--- START OF Given information ---

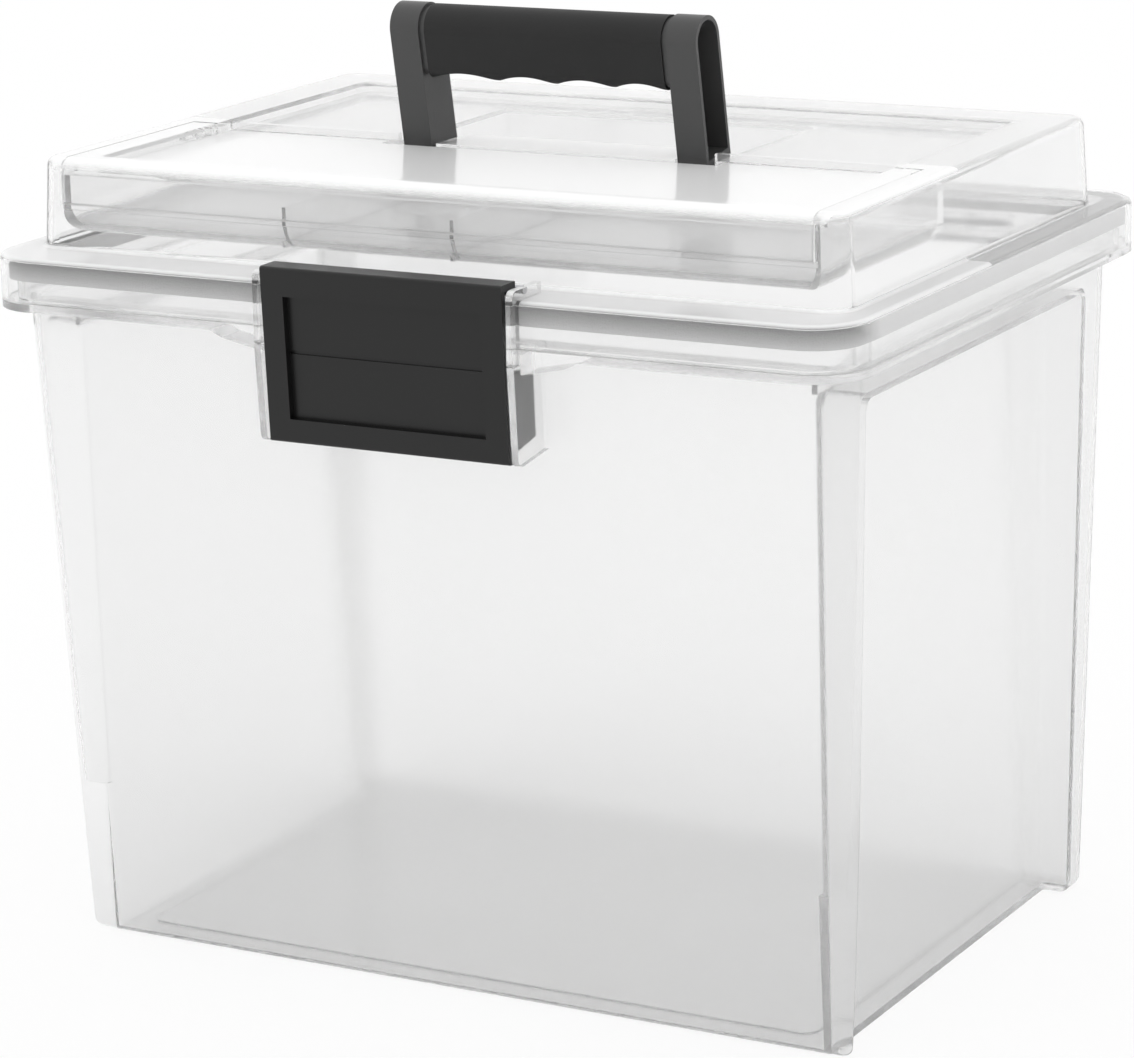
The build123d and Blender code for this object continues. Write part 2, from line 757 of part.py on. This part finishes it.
# ---------------------------------------------------------------- latch
def latch_face_y(z):
    """Front face of the latch at height z."""
    share = (z - latch_bottom) / (latch_top - latch_bottom)
    return latch_front_bottom + share * (latch_front_top - latch_front_bottom)


def latch_plate():
    """Front plate and the plate over the lid's shoulder, seen from the side."""
    under = latch_top - latch_skin
    corners = [(latch_face_y(latch_bottom), latch_bottom), (latch_face_y(latch_top), latch_top),
               (latch_plate_back, latch_top), (latch_plate_back, under),
               (latch_face_y(under) + latch_skin, under),
               (latch_face_y(latch_bottom) + latch_skin, latch_bottom)]
    plate = side_profile(corners, -latch_width / 2, latch_width / 2)
    front_top = plate.edges().filter_by(Axis.X).group_by(Axis.Z)[-1].sort_by(Axis.Y)[0]
    front_low = plate.edges().filter_by(Axis.X).group_by(Axis.Z)[0].sort_by(Axis.Y)[0]
    return fillet([front_top, front_low], latch_corner)


def latch_cheek():
    """Side wall behind the front plate, with the eye that the pin runs in."""
    outer = latch_width / 2 - latch_side_inset
    inner = outer - latch_side_skin
    skirt_y = rim_front - latch_skirt_gap
    corners = [(latch_face_y(latch_bottom) + latch_skin / 2, latch_bottom),
               (latch_face_y(latch_top) + latch_skin / 2, latch_top - latch_skin / 2),
               (latch_axis_y, latch_top - latch_skin / 2),
               (latch_axis_y, latch_axis_z), (skirt_y, latch_axis_z),
               (skirt_y, latch_side_top), (latch_side_back, latch_side_top - latch_skin),
               (latch_side_back, latch_side_bottom)]
    cheek = side_profile(corners, inner, outer)
    return cheek + rod(latch_knuckle_radius, inner, outer, latch_axis_y, latch_axis_z)


def latch_knuckle():
    """Middle knuckle at the rear edge of the upper plate."""
    half = latch_knuckle_length / 2
    web = span_box((-half, half), (latch_plate_back - latch_skin, latch_axis_y),
                   (latch_top - latch_skin, latch_axis_z + latch_knuckle_radius))
    return rod(latch_knuckle_radius, -half, half, latch_axis_y, latch_axis_z) + web


def latch_bead():
    """Bead inside the front plate that snaps past the strike."""
    half = strike_length / 2
    back = strike_front - bead_gap
    return span_box((-half, half), (latch_face_y(strike_low) + latch_skin / 2, back),
                    (strike_low - bead_height, strike_low + strike_thickness / 2))


def latch_panel_block(grow, front, back):
    """Slab behind the latch's face, from front to back in depth, grown past the sunk panel."""
    low = latch_panel_bottom - grow
    high = latch_panel_top + grow
    corners = [(latch_face_y(low) + front, low), (latch_face_y(high) + front, high),
               (latch_face_y(high) + back, high), (latch_face_y(low) + back, low)]
    half = latch_panel_length / 2 + grow
    return side_profile(corners, -half, half)


def latch_panel_cut():
    """Sunk panel in the latch's face, with a groove across its floor."""
    half = latch_panel_length / 2
    groove_y = latch_face_y(latch_groove_z) + latch_panel_depth + latch_groove_depth
    groove = span_box((-half, half), (groove_y - overshoot, groove_y),
                      (latch_groove_z - latch_groove_width / 2, latch_groove_z + latch_groove_width / 2))
    return latch_panel_block(0, -overshoot, latch_panel_depth) + groove


def make_latch():
    latch = latch_plate() + latch_knuckle() + latch_bead()
    latch += latch_panel_block(latch_panel_skin, latch_skin / 2,
                               latch_panel_depth + latch_panel_skin)
    for cheek in mirrored(latch_cheek()):
        latch += cheek
    hole = rod(latch_pin_radius + pin_clearance, -latch_width, latch_width,
               latch_axis_y, latch_axis_z)
    return latch - latch_panel_cut() - hole


def make_latch_pin():
    half = ear_inner + latch_pin_reach
    return rod(latch_pin_radius, -half, half, latch_axis_y, latch_axis_z)


# ---------------------------------------------------------------- write every piece
def write(name, shape):
    solids = shape if isinstance(shape, list) else shape.solids()
    export_step(Compound(children=list(solids)), f"parts/{name}.step")


os.makedirs("parts", exist_ok=True)
write("tub", make_tub())
write("hinge_pins", make_hinge_pins())
write("lid", make_lid())
write("lid_seal", make_lid_seal())
write("organizer_flap", make_flap())
write("handle_frame", make_handle_frame())
write("handle_grip", make_grip())
write("handle_pins", make_handle_pins())
write("latch", make_latch())
write("latch_pin", make_latch_pin())
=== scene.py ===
from math import cos, radians, sin

import bmesh
import bpy
from mathutils import Matrix, Vector


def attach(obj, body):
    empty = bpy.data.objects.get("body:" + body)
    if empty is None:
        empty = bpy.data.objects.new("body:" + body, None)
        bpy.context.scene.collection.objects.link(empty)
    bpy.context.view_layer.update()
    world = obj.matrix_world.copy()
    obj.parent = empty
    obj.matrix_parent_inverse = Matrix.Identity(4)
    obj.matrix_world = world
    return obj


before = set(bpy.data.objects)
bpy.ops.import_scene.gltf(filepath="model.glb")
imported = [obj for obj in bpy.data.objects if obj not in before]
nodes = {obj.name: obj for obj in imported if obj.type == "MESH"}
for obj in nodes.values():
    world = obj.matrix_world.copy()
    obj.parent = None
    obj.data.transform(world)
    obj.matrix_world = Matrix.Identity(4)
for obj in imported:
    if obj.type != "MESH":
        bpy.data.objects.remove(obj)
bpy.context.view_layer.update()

# ---------------------------------------------------------------- camera, in metres and degrees
CAMERA_AZIMUTH = 29.7525
CAMERA_ELEVATION = 14.8278
CAMERA_ROLL = 1.7495
CAMERA_DISTANCE = 1.66954
CAMERA_AIM = Vector((-0.005992, 0.001899, 0.154437))
CAMERA_LENS = 135.24             # mm, on a sensor 36 mm wide
SENSOR_WIDTH = 36.0

# ---------------------------------------------------------------- latch's side walls, in metres
LATCH_SIDE_INNER = 0.0483        # from the middle of the latch, along X
LATCH_SIDE_OUTER = 0.0501
LATCH_SIDE_OUTLINE = [(-0.1345, 0.2205), (-0.1180, 0.2240), (-0.1185, 0.2490), (-0.1355, 0.2515)]
LATCH_SIDE_ROUND = 0.0006
LATCH_SIDE_ROUND_STEPS = 3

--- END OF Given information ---

**Problem details:**
Extract and output the part that opens with the line containing "write every piece" and closes with the line containing "SENSOR_WIDTH = 36.0", unchanged, ends included.

**Exercise answer:**
# ---------------------------------------------------------------- write every piece
def write(name, shape):
    solids = shape if isinstance(shape, list) else shape.solids()
    export_step(Compound(children=list(solids)), f"parts/{name}.step")


os.makedirs("parts", exist_ok=True)
write("tub", make_tub())
write("hinge_pins", make_hinge_pins())
write("lid", make_lid())
write("lid_seal", make_lid_seal())
write("organizer_flap", make_flap())
write("handle_frame", make_handle_frame())
write("handle_grip", make_grip())
write("handle_pins", make_handle_pins())
write("latch", make_latch())
write("latch_pin", make_latch_pin())
=== scene.py ===
from math import cos, radians, sin

import bmesh
import bpy
from mathutils import Matrix, Vector


def attach(obj, body):
    empty = bpy.data.objects.get("body:" + body)
    if empty is None:
        empty = bpy.data.objects.new("body:" + body, None)
        bpy.context.scene.collection.objects.link(empty)
    bpy.context.view_layer.update()
    world = obj.matrix_world.copy()
    obj.parent = empty
    obj.matrix_parent_inverse = Matrix.Identity(4)
    obj.matrix_world = world
    return obj


before = set(bpy.data.objects)
bpy.ops.import_scene.gltf(filepath="model.glb")
imported = [obj for obj in bpy.data.objects if obj not in before]
nodes = {obj.name: obj for obj in imported if obj.type == "MESH"}
for obj in nodes.values():
    world = obj.matrix_world.copy()
    obj.parent = None
    obj.data.transform(world)
    obj.matrix_world = Matrix.Identity(4)
for obj in imported:
    if obj.type != "MESH":
        bpy.data.objects.remove(obj)
bpy.context.view_layer.update()

# ---------------------------------------------------------------- camera, in metres and degrees
CAMERA_AZIMUTH = 29.7525
CAMERA_ELEVATION = 14.8278
CAMERA_ROLL = 1.7495
CAMERA_DISTANCE = 1.66954
CAMERA_AIM = Vector((-0.005992, 0.001899, 0.154437))
CAMERA_LENS = 135.24             # mm, on a sensor 36 mm wide
SENSOR_WIDTH = 36.0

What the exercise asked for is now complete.